This article appears in the September Issue of VICE
This summer, Japan unveiled plans for a digital tourist-assistance system. Starting development in 2016, the program will allow foreigners to enter personal information into phone apps or computer terminals at airports, which will then share the data with authorized hotels, restaurants, and other institutions. Officials hope tourists will flock to these businesses, swiping special cards at digital terminals to call up facts about their dietary restrictions, language skills, religious proclivities, and more.
From there, without tourists ever speaking, institutions might automatically pull pork out of Muslims' meals or find English copies of brochures and leave them under doors—a level of effortless care that sounds both hyper-efficient and eerily predictive. The government wants to have the system operational nationwide by 2019, just before the 2020 Tokyo Olympics, which will be anchored around the concept of omotenashi.

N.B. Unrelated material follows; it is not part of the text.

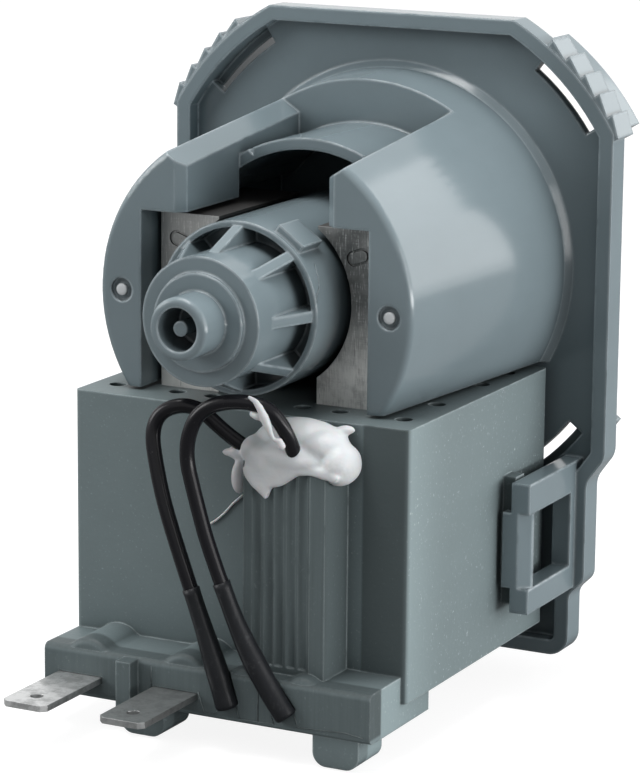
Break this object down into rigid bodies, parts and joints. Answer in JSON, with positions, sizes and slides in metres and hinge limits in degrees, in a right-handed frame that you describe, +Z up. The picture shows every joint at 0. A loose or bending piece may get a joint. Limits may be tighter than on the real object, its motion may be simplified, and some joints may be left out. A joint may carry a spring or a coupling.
{
  "type": "dishwasher drain pump",
  "caption": "Synchronous drain pump: quarter-turn cover with spigot, cone and snap loops, U-core stator in a moulded coil block, wet rotor with lost-motion impeller, spade tabs.",
  "frame": {"origin": "where the rotor axis meets the cover's mounting face, which lies against the sump", "axes": "+Y along the rotor axis into the sump, towards the impeller; +Z up; the motor and the spade tabs are on the -Y side"},
  "size_m": [0.0658, 0.0804, 0.0872],
  "materials": {
    "cover_plastic": "satin blue-grey moulding",
    "cap_plastic": "satin moulding",
    "seal_rubber": "matte",
    "carbon": "ground carbon",
    "washer_plastic": "matte",
    "lamination_steel": "punched electrical sheet",
    "bobbin_plastic": "matte",
    "winding_copper": "enamelled wire",
    "block_plastic": "dark grey-green moulding",
    "tinned_brass": "tinned",
    "cutout_body": "matte",
    "silicone": "cured white silicone",
    "lead_insulation": "soft gloss",
    "shrink_tube": "satin",
    "shaft_steel": "ground",
    "ferrite": "sintered",
    "hub_plastic": "matte",
    "impeller_plastic": "satin"
  },
  "bodies": {
    "motor": {"pump_cover": "cover_plastic", "rotor_can": "cover_plastic", "bearing_cap": "cap_plastic", "can_seal_ring": "seal_rubber", "front_bearing": "carbon", "front_grommet": "seal_rubber", "front_thrust_washer": "washer_plastic", "tail_bearing": "carbon", "tail_grommet": "seal_rubber", "tail_thrust_washer": "washer_plastic", "shaft_lip_seal": "seal_rubber", "sump_seal_ring": "seal_rubber", "stator_stack": "lamination_steel", "coil_bobbin_left": "bobbin_plastic", "coil_bobbin_right": "bobbin_plastic", "coil_winding_left": "winding_copper", "coil_winding_right": "winding_copper", "coil_block": "block_plastic", "spade_tab_left": "tinned_brass", "spade_tab_right": "tinned_brass", "thermal_cutout": "cutout_body", "silicone_seal": "silicone", "lead_left": "lead_insulation", "lead_right": "lead_insulation", "shrink_sleeve_left": "shrink_tube", "shrink_sleeve_right": "shrink_tube"},
    "rotor": {"rotor_shaft": "shaft_steel", "rotor_magnet": "ferrite", "magnet_hub": "hub_plastic", "drive_dog": "hub_plastic"},
    "impeller": {"impeller": "impeller_plastic", "impeller_hub_cap": "impeller_plastic"}
  },
  "joints": [
    {"name": "rotor_spin", "type": "hinge", "parent": "motor", "child": "rotor", "pos_m": [0, 0, 0], "axis": [0, 1, 0], "continuous": true},
    {"name": "impeller_lost_motion", "type": "hinge", "parent": "rotor", "child": "impeller", "pos_m": [0, 0, 0], "axis": [0, 1, 0], "range_deg": [-88, 88]}
  ]
}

Omotenashi is Japan's tradition of anticipating guests' needs and exceeding their expectations. In September 2013, a Japanese representative made it the cornerstone of a speech that many think helped secure the Olypmic Games, and the nation has been obsessed with omotenashi as a tourism-boosting tool ever since.
As part of the campaign, the state has also created a corps of volunteer guides and begun dealing out omotenashi seals to foreign-friendly businesses. But it's also launched more advanced projects, like the tourist database and omotenashi robots. The latter include dolls that can listen to a tourist's queries while being cuddled and chirp out information from a cloud database.
Ted Bestor, a Harvard professor of modern Japanese culture, believes that Japan's automation-obsessed population will embrace these systems. But international audiences have been predictably skeptical of this dehumanizing, data-driven "hospitality."
"I think it will be a question of whether things work well or not," Bestor told VICE. "'Wow, the robo-bartender made me a martini just the way I like it,' versus, 'I couldn't get the translation thingie in the taxi to understand I wanted to go to Akihabara, not Sekigahara.'"
Japan probably welcomes this technological referendum. The shrinking population is banking on automation to maintain the country's global stature. But to plan for the techno-future, they need to know that machines can still provide their trademark service, and that foreigners will accept them. To work that out, they'll roll the dice on briefly creeping us out in 2020.